Fuga da Al Jazeera I reporter accusano: "Faziosa sull'Egitto"

Rivolta dei giornalisti del Cairo, si dimettono in 24: "Continue pressioni sui servizi da mettere in onda"

Fuga da Al Jazeera I reporter accusano: "Faziosa sull'Egitto"

C'era una volta Al Jazeera. Il suo nome significava isola e la sua immagine illuminava come un astro nascente l'universo dei media. Oggi è l'isola che non c'è. Una stella spenta e cadente emblema di un'informazione partigiana e asservita. Il volto più becero dell'emittente pagata e manovrata dall'emiro del Qatar incomincia a far capolino all'inizio delle primavere arabe.
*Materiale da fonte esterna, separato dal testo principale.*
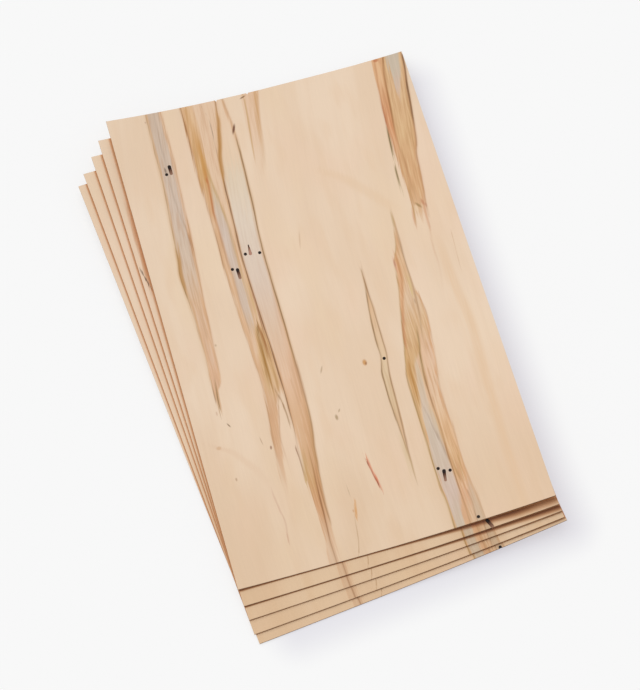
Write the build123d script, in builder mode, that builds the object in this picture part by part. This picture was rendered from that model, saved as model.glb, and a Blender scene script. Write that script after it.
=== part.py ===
"""A fan of five spotted maple veneer leaves, laid one on another.

Millimetres. The pile lies on the plane z = 0 and +Z is up. +Y runs along
the grain of the bottom leaf, which is also its length. The origin is the
middle of the bottom leaf, on the strip that it rests on.

Every leaf has cupped as it dried. All of them cup about one common line,
the valley, which crosses the pile at a slant: a strip along that line
stays flat, and both sides curl up from it. Lower leaves are pressed
flatter by those above them, so the gaps between leaves open towards the
raised corners.
"""

import os
from math import copysign, cos, degrees, radians, sin

from build123d import *

# One leaf, measured flat along the wood. It is cut 1/42 inch thick.
sheet_length = 304.8
sheet_width = 190.5
sheet_thickness = 0.6

# Air between two leaves along the valley, where they lie closest.
air_gap = 0.2

# The valley, as a turn from the length of the bottom leaf, its flat strip, and
# the radius to which the top leaf has curled on either side of it.
valley_turn = -18.0
flat_strip_width = 28.0
curl_radius = 520.0

# Each leaf from the top down: where its centre lies, how far it is turned,
# and the share of the top leaf's curl that it keeps on its left and right.
fan = [
    {"centre": (14.1, 22.8), "turn": -5.7, "left": 1.00, "right": 1.00},
    {"centre": (10.0, 15.8), "turn": -4.1, "left": 0.75, "right": 0.80},
    {"centre": (6.4, 9.9), "turn": -2.7, "left": 0.62, "right": 0.70},
    {"centre": (2.3, 3.9), "turn": -1.2, "left": 0.52, "right": 0.65},
    {"centre": (0.0, 0.0), "turn": 0.0, "left": 0.44, "right": 0.60},
]

# Ambrosia beetles bored through the log, so leaves show their round bores.
# A place on a leaf is its distance across from the leaf's middle line, and
# then along the grain: up from the near end, or, where that is negative,
# down from the far end.
bore_diameter = 2.0
bores = {
    1: [
        (-67.9, -42.3),
        (-45.6, 192.4),
        (-35.4, 200.1),
        (-26.8, 198.8),
        (25.9, 112.4),
        (36.2, 37.4),
        (42.5, 34.3),
        (49.6, 2.4),
    ],
    3: [(53.3, 5.6)],
    5: [(53.8, 0.7)],
}

# The grubs dug cradles along the grain: troughs that narrow from one end to
# the other and leave a thin floor of wood. Where a cradle starts in a bore,
# its head goes right through. Each is a head and a tail, as a place and a
# width, and whether the head is open.
cradle_floor = 0.2
cradles = {
    1: [
        {"head": (-65.0, -37.5), "tail": (-65.0, -42.2), "widths": (2.2, 1.9), "open": True},
        {"head": (-42.7, 191.5), "tail": (-42.6, 186.0), "widths": (2.0, 1.8), "open": True},
        {"head": (-32.1, 205.5), "tail": (-32.4, 199.6), "widths": (0.6, 2.0), "open": False},
        {"head": (39.0, 35.0), "tail": (38.2, 29.3), "widths": (2.2, 1.5), "open": True},
    ],
    2: [{"head": (53.3, 5.0), "tail": (54.9, 0.8), "widths": (2.2, 2.0), "open": True}],
}

# The knife left two small chips in the far end of the top leaf, where its
# dark streaks cross it. They are notches, placed across the leaf.
chip_width = 1.8
chip_depth = 1.1
chips = {1: [-25.5, -5.5]}

# A leaf is trimmed out of a curled blank that reaches this far from the
# valley, measured along the wood, so that it runs past every corner.
blank_reach = 0.75 * sheet_length


def on_leaf(across, along):
    """Turn a place on a leaf into a point on its outline's plane."""
    return across, along - copysign(sheet_length / 2, along)


def seen_from_above(length, radius):
    """Give the width in plan of wood that has curled to a radius."""
    return radius * sin(length / radius)


def curled_blank(leaf, height, thickness):
    """Make a leaf's blank: a flat strip with a round wing on either side."""
    left_radius = curl_radius / leaf["left"] + sheet_thickness
    right_radius = curl_radius / leaf["right"] + sheet_thickness
    turn = radians(valley_turn)
    # Across the valley: x runs to the right and y is up.
    across_valley = Plane(
        origin=(0, 0, height),
        x_dir=(cos(turn), sin(turn), 0),
        z_dir=(sin(turn), -cos(turn), 0),
    )
    with BuildPart() as blank:
        with BuildSketch(across_valley):
            with BuildLine():
                strip = Line((-flat_strip_width / 2, 0), (flat_strip_width / 2, 0))
                JernArc(
                    start=strip @ 1,
                    tangent=strip % 1,
                    radius=right_radius,
                    arc_size=degrees(blank_reach / right_radius),
                )
                JernArc(
                    start=strip @ 0,
                    tangent=(strip % 0) * -1,
                    radius=left_radius,
                    arc_size=-degrees(blank_reach / left_radius),
                )
                offset(amount=thickness, side=Side.LEFT)
            make_face()
        extrude(amount=blank_reach, both=True)
    return blank.part


os.makedirs("parts", exist_ok=True)

for number, leaf in enumerate(fan, start=1):
    leaves_below = len(fan) - number
    height = leaves_below * (sheet_thickness + air_gap)
    turn = radians(leaf["turn"])
    wing = (sheet_width - flat_strip_width) / 2
    width_in_plan = (
        flat_strip_width
        + seen_from_above(wing, curl_radius / leaf["left"])
        + seen_from_above(wing, curl_radius / leaf["right"])
    )

    # On the leaf: x runs across it and y along its grain. The plane lies
    # under the whole pile, so that what is drawn on it can be raised through.
    outline = Plane(
        origin=(*leaf["centre"], -sheet_thickness),
        x_dir=(cos(turn), sin(turn), 0),
        z_dir=(0, 0, 1),
    )
    blank = curled_blank(leaf, height, sheet_thickness)
    above_floor = curled_blank(leaf, height + cradle_floor, 2 * sheet_thickness)

    # What the grubs dug out: a tapered trough above the floor that they left.
    with BuildPart() as troughs:
        for cradle in cradles.get(number, []):
            with BuildSketch(outline):
                for end, width in zip(("head", "tail"), cradle["widths"]):
                    with Locations(on_leaf(*cradle[end])):
                        Circle(width / 2)
                make_hull()
            extrude(amount=blank_reach)
        if cradles.get(number):
            add(above_floor, mode=Mode.INTERSECT)

    with BuildPart() as sheet:
        add(blank)
        with BuildSketch(outline):
            Rectangle(width_in_plan, sheet_length)
            for place in bores.get(number, []):
                with Locations(on_leaf(*place)):
                    Circle(bore_diameter / 2, mode=Mode.SUBTRACT)
            for cradle in cradles.get(number, []):
                if cradle["open"]:
                    with Locations(on_leaf(*cradle["head"])):
                        Circle(cradle["widths"][0] / 2, mode=Mode.SUBTRACT)
            for across in chips.get(number, []):
                with BuildLine():
                    Polyline(
                        (across - chip_width / 2, sheet_length / 2),
                        (across, sheet_length / 2 - chip_depth),
                        (across + chip_width / 2, sheet_length / 2),
                        close=True,
                    )
                make_face(mode=Mode.SUBTRACT)
        extrude(amount=blank_reach, mode=Mode.INTERSECT)
        if cradles.get(number):
            add(troughs.part, mode=Mode.SUBTRACT)

    name = f"veneer_sheet_{number}"
    sheet.part.label = name
    export_step(sheet.part, f"parts/{name}.step")
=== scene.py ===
"""A fan of five spotted maple veneer leaves on a pale floor, laid out as an add-on.

Sizes are metres on the object and millimetres inside the wood's pattern.
"""

from math import copysign, cos, pi, radians, sin

import bmesh
import bpy
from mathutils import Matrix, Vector


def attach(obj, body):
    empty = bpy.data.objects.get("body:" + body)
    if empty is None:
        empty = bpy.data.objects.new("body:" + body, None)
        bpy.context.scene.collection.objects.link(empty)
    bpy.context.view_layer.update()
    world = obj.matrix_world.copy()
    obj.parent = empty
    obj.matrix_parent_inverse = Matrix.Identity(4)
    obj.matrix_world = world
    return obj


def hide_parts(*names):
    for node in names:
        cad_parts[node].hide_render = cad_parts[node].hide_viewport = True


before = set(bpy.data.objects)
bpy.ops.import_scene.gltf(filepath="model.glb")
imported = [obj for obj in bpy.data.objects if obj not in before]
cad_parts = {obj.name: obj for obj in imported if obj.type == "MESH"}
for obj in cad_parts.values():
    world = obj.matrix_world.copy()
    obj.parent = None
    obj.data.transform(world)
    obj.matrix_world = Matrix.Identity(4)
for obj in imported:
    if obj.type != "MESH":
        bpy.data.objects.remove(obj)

bl_info = {
    "name": "Spotted Maple Veneer Pack",
    "version": (1, 0, 0),
    "blender": (4, 5, 0),
    "location": "View3D > Sidebar > Veneer",
    "description": "Builds a fan of curled, spotted maple veneer leaves on a pale floor",
    "category": "Object",
}

MM = 0.001

# How finely a blank is cut: over its flat strip, each wing and its length.
STRIP_CUTS = 5
WING_CUTS = 40
LENGTH_CUTS = 80
BORE_SIDES = 32
CUTTER_DEPTH = 0.004
SMOOTH_ANGLE = radians(30)
# Points nearer than the first are one point, and a wing starts within the second.
WELD = 1e-6
STRIP_SLACK = 1e-5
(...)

L'uscita allo scoperto arriva con il crepuscolo di Mohammad Morsi quando Al Jazeera non esita a trasformare gli inviati in un esercito mediatico incaricato di puntellare la traballante credibilità del presidente e dei Fratelli Musulmani. Grazie a una sfilza di reportage e interviste rigorosamente a favore di Morsi, Al Jazeera si gioca anche l'ultimo quarto di credibilità. Non a caso i generali dopo aver liquidato il presidente fanno subito perquisire la redazione dell'emittente televisiva. Non a caso un gruppo di giornalisti egiziani butta fuori a calci gli inviati della tv presentatisi a una conferenza stampa.

Tutto questo potrebbe anche essere la prova della buona fede di Al Jazeera. Potrebbe. Ma non lo è. E a dimostrarlo arrivano le dimissioni di 22 fra giornalisti e impiegati della redazione del Cairo che abbandonano la tv accusandola di costringerli a manipolare pezzi e notizie. «Ci istruiscono in continuazione sui servizi da mettere in onda» - spiega Karem Mahmoud, uno dei volti della sede del Cairo, puntando il dito contro i capi di Doha. «Puntano solo a creare delle divisioni, seguono un'agenda contraria agli interessi dell'Egitto e di altri paesi arabi» - dichiara il conduttore già passato nella schiera degli ex. E Haggag Salam, un corrispondente da Luxor, licenziatosi domenica, rincara la dose accusando gli ex datori di lavoro di «mettere in onda bugie e sviare gli spettatori». Accuse confermate da Alaa Al Aioti e da altri tre redattori egiziani della sede centrale di Doha che seguono l'esempio dei 22 colleghi del Cairo e firmano una lettera di dimissioni in cui spiegano di non voler più collaborare all' «informazione di parte» dell'emittente.

Al Jazeera rispedisce l'accusa al mittente liquidando dimissioni e accuse come il frutto delle pressioni esercitate dai militari egiziani. «A seguito delle recenti pressioni sui media, in Egitto alcuni membri dello staff di Al Jazeera Egitto hanno deciso di lasciare. Comprendiamo - spiega un comunicato - tutte le ragioni per cui sentono il bisogno di trasferirsi, comprese quelle di chi segue opinioni politiche di parte». La piccata e acida difesa d'ufficio non basta però a restituire all'emittente un'immagine di affidabilità e imparzialità. Anche perché il caso egiziano è la punta di un iceberg che agita i mari dell'informazione sin dall'inizio delle primavere arabe. Nel dicembre 2010 Al Jazeera trasmette parossisticamente le immagini delle proteste di Tizi Bouzit in Tunisia fino a quando non accende la rivolta che travolge Bel Alì e porta al potere i Fratelli Musulmani. Lo stesso avviene con Mubarak in Egitto e con Gheddafi in Libia. Già allora i disinvolti inviati di Al Jazeera non esitano a trasformare in notizie autentiche bufale. I resoconti libici sono il loro capolavoro. Grazie ai servizi dell'emittente, le tombe di un cimitero si trasformano in fosse comuni e la leggenda urbana degli aerei mandati a mitragliare i manifestanti di Tripoli diventa comprovata realtà.

Ancor più gravi delle falsificazioni sono le omissioni. Mentre dipinge Ben Alì, Mubarak e Gheddafi come signori del male, l'emittente di Doha «dimentica» di raccontare le stragi di manifestanti sciiti firmate da un sovrano del Bahrain assai amico dell'emiro del Qatar. Le malefatte politiche e giornalistiche di Al Jazeera rischiano di avere pesanti ripercussioni economiche in terra americana.

Dopo essersi comprata per 500 milioni di dollari la fallimentare Current Tv di Al Gore, Al Jazeera sperava di conquistare gli spettatori musulmani d'America e far concorrenza a Fox Tv e alla Cnn. Ma per una tv sbugiardata persino in Egitto, la conquista del pubblico americano appare ora una missione decisamente impossibile.